Another important principle is that the Universe is gravity-driven. If gravity is the only controlling force, then the expansion set in motion by the Big Bang must be slowing down—an inescapable conclusion based on gravitational attraction.
However, Perlmutter and Schmidt realized from the study of Type 1a supernovae that the expansion of the Universe was not slowing down, instead it was accelerating. When the astronomers plotted redshifted “velocities of recession,” the figures suggested that the expansion rate of the Universe is greater today than in its early days.
In order to analyze the influx of computer data from telescopes around the world and out in space, the GRavitational lEnsing Accuracy Testing 2008 (GREAT08) PASCAL Challenge, a group of 38 scientists from 19 international institutions, was gathered in hopes of solving so-called “dark acceleration” in the Hubble Constant by April 30, 2009.
The computational requirements were distributed across a wide assortment of disciplines—some not necessarily in the astronomical realm. By making use of distributed processing, astronomers can unburden their own computer resources and use any number of voluntary subscribers for assistance.

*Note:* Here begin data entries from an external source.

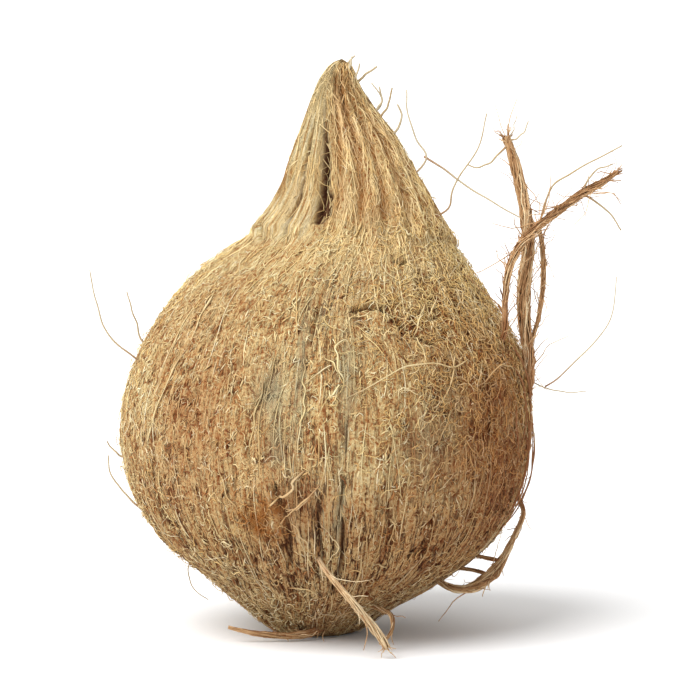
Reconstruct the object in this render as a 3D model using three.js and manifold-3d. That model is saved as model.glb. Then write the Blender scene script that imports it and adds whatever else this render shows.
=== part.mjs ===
// A mature coconut with most of its husk torn away, in one piece as it grew: a nut matted with coir,
// a pointed crown of husk left on its stem end, and torn strands of fibre that still hang from it.
// Millimetres, +Z up, -Y to the front. The origin is the middle of the flat spot that it stands on.

import * as THREE from "three";
import { ImprovedNoise } from "three/addons/math/ImprovedNoise.js";
import Module from "manifold-3d";

const wasm = await Module();
wasm.setup();

// The outline from the flat spot to the crown's tip: height, radius, and how far the middle leans to +X.
const OUTLINE = [
  [0, 10.5, 0],
  [1.2, 14, 0],
  [5.5, 20, 0.3],
  [14, 32.5, 2.6],
  [27, 48.4, 3.3],
  [43, 57.2, 2.8],
  [62, 59.2, 2.7],
  [80, 55.6, 3.6],
  [98, 44.9, 4.1],
  [111, 34.2, 7.6],
  [116, 29.8, 9.2],
  [122, 24.9, 10.4],
  [129, 21, 10.8],
  [137, 17.4, 10],
  [145, 13.4, 9],
  [153, 8.8, 7.4],
  [160, 5.7, 6.8],
  [164, 3.8, 7.3],
  [165.6, 1.8, 7.5],
];
const TIP = 166;
const COLUMNS = 104;
const ROWS_PER_STEP = 2;

// Three broad swellings run from the stem end to the base, the first of them at the front.
const FRONT = -91;
const LOBES = 3;
const LOBE_SWELL = 0.7;

// Each swelling carries two long slits that close together at both ends.
const SLIT_SPREAD = 6.5;
const SLIT = { depth: 2, width: 2.2, low: 12, high: 110 };

// The crown stands on the nut as a loose collar: the nut's skin dips in below its lower edge, least at the front.
const COLLAR = { height: 116, front_rise: 3.5, ragged: 3, dip: 1.7, fade: 8, faint: 0.7 };

// The crown splits at the front in one deep cleft, and in two shallower ones behind.
const CLEFTS = [
  { angle: -111, turn: -6, depth: 6, width: 2, low: 123, high: 160 },
  { angle: 28, turn: 5, depth: 3, width: 1.8, low: 118, high: 150 },
  { angle: 143, turn: -6, depth: 4, width: 2, low: 119, high: 154 },
];
const CLEFT_END = 2.5;
const CLEFT_TAPER = 22;

// Left of the front cleft the husk is one smooth raised flap with a narrow furrow down it.
const FLAP = { angle: -150, spread: 36, raise: 0.7, low: 112 };
const FURROW = { angle: -136, turn: -10, depth: 1.4, width: 1.3, low: 121, high: 154 };

// Lengthwise ribs of fibre, coarse on the crown and fine on the nut, and the matting over both.
const RIBS = { count: 19, depth: 0.75, wander: 13 };
const GRAIN = { count: 24, depth: 0.6, wander: 19 };
const MAT = { depth: 0.9, around: 4.5, along: 14 };

// Torn strands: the route of each in mm, its thickness at the points of the route, its number of sides,
// and how flat it is.
const STRANDS = [
  {
    route: [
      [57, -7, 62],
      [60.6, -7, 71],
      [61.2, -6, 80],
      [60, -5, 89],
      [59.7, -5, 100],
      [60.9, -5, 111.5],
      [60.3, -5, 121.7],
      [58.3, -5, 131],
      [56, -5, 139.5],
      [54.5, -5, 144],
    ],
    thickness: [3, 3.2, 3.4, 3.7, 3.9, 3.8, 3.8, 3.6, 3, 2.2],
    sides: 6,
  },
  {
    route: [
      [50.5, -13, 81],
      [53.9, -16.5, 89],
      [53.9, -17, 97],
      [54.8, -16, 105],
      [56.5, -14, 110.3],
      [59.4, -11.5, 114.7],
      [63.5, -10, 118.6],
      [67.5, -8.5, 121.5],
      [72, -6, 124.7],
      [77, -4, 127.9],
      [82, -3, 130.6],
      [88, -2, 134.5],
    ],
    thickness: [1.5, 1.5, 1.5, 1.6, 1.9, 2.2, 2.4, 2.3, 2.3, 2.4, 2, 1.1],
    sides: 5,
  },
  {
    route: [
      [57, -3, 69],
      [61.7, -2, 75.7],
      [62, -2, 83.6],
      [64, -4, 91.6],
      [65.2, -5, 100],
      [65.2, -6, 108],
      [64.6, -8, 114.7],
      [63.6, -9.8, 118.6],
    ],
    thickness: [1.3, 1.3, 1.2, 1.1, 1.3, 1.5, 1.3, 1],
    sides: 4,
  },
  {
    route: [
      [-2.9, -44, 34],
      [2.6, -51.5, 26],
      [7.5, -53, 20],
      [12.7, -53, 13.9],
      [16.7, -52, 8.8],
      [19.3, -51, 5],
      [20.2, -50, 3.2],
    ],
    thickness: [1.2, 1.3, 1.5, 1.8, 2.4, 2.8, 1.6],
    sides: 5,
  },
  {
    route: [
      [56.5, -4, 42.6],
      [59.7, -8, 35.8],
      [57.4, -10, 29.9],
      [55.1, -12, 25.5],
      [53, -13, 21.8],
      [50.2, -14, 18.4],
      [46.7, -15, 15.9],
      [42, -15, 14.5],
      [38, -13, 15],
      [33, -9, 18],
    ],
    thickness: [1, 1.1, 1.2, 1.5, 2.6, 4.4, 4, 2.6, 2, 1.6],
    sides: 5,
    flat: 0.5,
  },
  {
    route: [
      [53, -13, 22.3],
      [48.5, -10, 22.9],
      [40, -6, 24],
    ],
    thickness: [1.2, 1, 1.3],
    sides: 3,
  },
  {
    route: [
      [50, -14, 18.4],
      [45.6, -11, 19.3],
      [37, -8, 20],
    ],
    thickness: [1.2, 1, 1.3],
    sides: 3,
  },
  {
    route: [
      [4, -14, 4.4],
      [-1.2, -18.5, 2.4],
      [-4.6, -20, 1.9],
      [-11.8, -21, 2.1],
      [-17.6, -22, 2.8],
      [-21.9, -22, 3.7],
      [-25.1, -22, 4.5],
    ],
    thickness: [1.8, 2, 2, 1.8, 1.5, 1.1, 0.7],
    sides: 4,
    flat: 0.6,
  },
  {
    route: [
      [10, -18, 13],
      [17.9, -27, 10.8],
      [21.6, -33, 9.6],
      [21.9, -36, 6.6],
      [20.2, -40, 4.2],
      [18.2, -42, 3.2],
    ],
    thickness: [1.6, 1.4, 1.4, 1.3, 1, 0.7],
    sides: 4,
  },
];

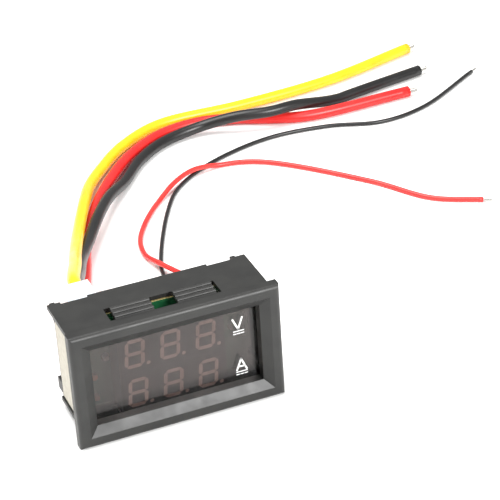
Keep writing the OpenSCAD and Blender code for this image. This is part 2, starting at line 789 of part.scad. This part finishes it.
yellow_route = wire_route(measuring_start(0), yellow_lay, measuring_wire_d);
black_route = wire_route(measuring_start(1), black_lay, measuring_wire_d);
red_route = wire_route(measuring_start(measuring_pins - 1), red_lay, measuring_wire_d);
supply_black_route = wire_route(supply_start(0), supply_black_lay, supply_black_d);
supply_red_route = wire_route(supply_start(1), supply_red_lay, supply_red_d);

module yellow_wire() { color([1, 0.84, 0.2]) tube(yellow_route, measuring_wire_d); }
module black_wire() { color([0.1, 0.1, 0.1]) tube(black_route, measuring_wire_d); }
module red_wire() { color([0.9, 0.2, 0.18]) tube(red_route, measuring_wire_d); }
module supply_black_wire() { color([0.1, 0.1, 0.1]) tube(supply_black_route, supply_black_d); }
module supply_red_wire() { color([0.95, 0.3, 0.26]) tube(supply_red_route, supply_red_d); }

tip_share = 0.5;                             // strand diameter as a share of the wire's
tin = [0.78, 0.78, 0.78];

module yellow_wire_end() { color(tin) bare_tip(yellow_route, measuring_wire_d * tip_share); }
module black_wire_end() { color(tin) bare_tip(black_route, measuring_wire_d * tip_share); }
module red_wire_end() { color(tin) bare_tip(red_route, measuring_wire_d * tip_share); }
module supply_black_wire_end() { color(tin) bare_tip(supply_black_route, supply_black_d * tip_share); }
module supply_red_wire_end() { color(tin) bare_tip(supply_red_route, supply_red_d * tip_share); }

// ---- Assembly ------------------------------------------------------------

housing();
lens();
side_label();
upper_display();
lower_display();
upper_segments();
lower_segments();
upper_display_pins();
lower_display_pins();
circuit_board();
measuring_header();
measuring_header_pins();
measuring_plug();
measuring_terminals();
supply_header();
supply_header_pins();
supply_plug();
supply_terminals();
voltage_trimmer();
voltage_trimmer_rotor();
current_trimmer();
current_trimmer_rotor();
shunt();
microcontroller();
amplifier();
regulator();
chip_leads();
resistors();
capacitors();
diode();
yellow_wire();
black_wire();
red_wire();
supply_black_wire();
supply_red_wire();
yellow_wire_end();
black_wire_end();
red_wire_end();
supply_black_wire_end();
supply_red_wire_end();
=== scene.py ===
"""Looks of a digital panel meter with plug-in measuring and supply wires.

Metres. X runs to the right, Y to the rear, Z up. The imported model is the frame:
its nodes stay where they are and get finishes, and small pieces are added on them.
"""
import math

import bpy
import numpy as np
from mathutils import Matrix, Vector


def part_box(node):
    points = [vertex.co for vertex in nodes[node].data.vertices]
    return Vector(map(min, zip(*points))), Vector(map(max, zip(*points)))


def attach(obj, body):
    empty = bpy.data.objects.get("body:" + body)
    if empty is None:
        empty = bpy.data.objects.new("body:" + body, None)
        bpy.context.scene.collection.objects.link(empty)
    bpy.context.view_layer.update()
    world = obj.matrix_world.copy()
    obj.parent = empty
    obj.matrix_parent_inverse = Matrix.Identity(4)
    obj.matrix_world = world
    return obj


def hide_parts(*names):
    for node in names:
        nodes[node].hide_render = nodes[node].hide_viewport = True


MM = 0.001
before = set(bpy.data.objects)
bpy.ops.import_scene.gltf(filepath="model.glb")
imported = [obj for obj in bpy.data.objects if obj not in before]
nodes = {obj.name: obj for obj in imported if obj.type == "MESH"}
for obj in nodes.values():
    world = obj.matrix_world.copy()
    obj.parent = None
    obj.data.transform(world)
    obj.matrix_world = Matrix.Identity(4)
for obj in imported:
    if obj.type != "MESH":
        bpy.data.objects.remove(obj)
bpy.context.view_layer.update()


# ---- Camera ----------------------------------------------------------------

# The camera's place, its three directions, and its lens in millimetres
CAMERA_AT = (-0.11799, -0.36293, 0.26484)
RIGHT = Vector((0.92193, -0.38324, -0.05639))
DOWN = Vector((-0.24404, -0.46156, -0.85288))
AHEAD = Vector((0.30083, 0.80006, -0.51905))
LENS_LENGTH = 151.89
SENSOR_WIDTH = 36
# How far the picture is shifted, as shares of its width
SHIFT_RIGHT = -0.0023
SHIFT_UP = 0.0624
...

Was all this effort even necessary? Even some NASA scientists are questioning the existence of dark energy. What is the more likely explanation for the supernovae anomalies that led to the dark energy theory? Cosmologists made their first mistake when they ignored electricity as a significant force in the cosmos. For example, Supernova 1987a, the closest supernova to Earth ever studied, exhibits unmistakable signs of electrical discharge.
Size, color, and luminosity reveal nothing about a star’s age. A red giant star is big because there is low electrical stress in the star’s connected circuit. A blue-white star, on the other hand, is under extreme electrical stress—so much so that it could explode due to a breakdown in its double-layer envelope or due to electrical fissioning. No assumption about a star’s age can help when trying to determine if it will explode. In fact, one aspect of high-energy plasma discharges is that they can produce redshifts that have no connection to recessional velocity.
The Supernova Legacy Survey discovered that the brighter supernovae were more common in the past and that they were about 12% brighter 8 billion years ago than they are now. No one knows why the early Universe had more of the Type 1a supernovae. One observation does show a compelling clue: the brighter starbursts are found more often where there is a high rate of star formation.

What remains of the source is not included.